Son confrère Louis Perceval, déjà cité, conditionne le passage au socialisme à la prise de conscience de « toutes les couches exploitées et aliénées » (aliénés et prolétaires unissez-vous !).

Tous les ingrédients des « théories » Mandéliennes sont présents. Le rôle social et politique des « intellectuels et étudiants » devient déterminant puisqu'au contraire des ouvriers qui limitent leurs revendications au niveau matériel des salaires, des conditions de vie et de salaire, intellectuels et étudiants ressentent comme insupportable « l'aliénation du travail ». Il est évident que ces couches pour qui « l'aliénation du travail » est quotidiennement insupportable, qui ne peuvent limiter leurs revendications aux questions de salaires, mettent elles aussi, elles surtout, en cause les « fondements de la société ».

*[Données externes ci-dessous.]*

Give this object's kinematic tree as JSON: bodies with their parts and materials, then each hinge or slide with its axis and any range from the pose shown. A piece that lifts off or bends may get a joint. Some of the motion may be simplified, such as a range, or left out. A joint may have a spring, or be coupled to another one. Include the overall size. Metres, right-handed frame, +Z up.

Mais s'agit-il bien encore de la révolution ? Les « théoriciens » du stalinisme sont, sur ce point, plus clairs que Germain-Mandel et les dirigeants du S.U., tout en se situant sur la même ligne : celle de « la contestation », « de la mise en cause des structures », car « l'Etat du capitalisme monopolistique d'état, dialectiquement contradictoire, est donc qualitativement différent de l'Etat prémonopoliste et même monopoliste » écrit encore Perceval. Donc il n'est plus « l'Etat bourgeois » mais un Etat organisateur du développement des forces productives qu'il suffit de débarrasser de ses liens avec les monopoles pour qu'il fonctionne comme l'Etat des travailleurs. L'Etat bourgeois est devenu curieusement un « Etat ouvrier, sans ouvriers » géré par des monopoles. Des réformes de structures apportées par la « démocratie avancée » pourvoieront à le transformer en un « Etat du peuple entier ».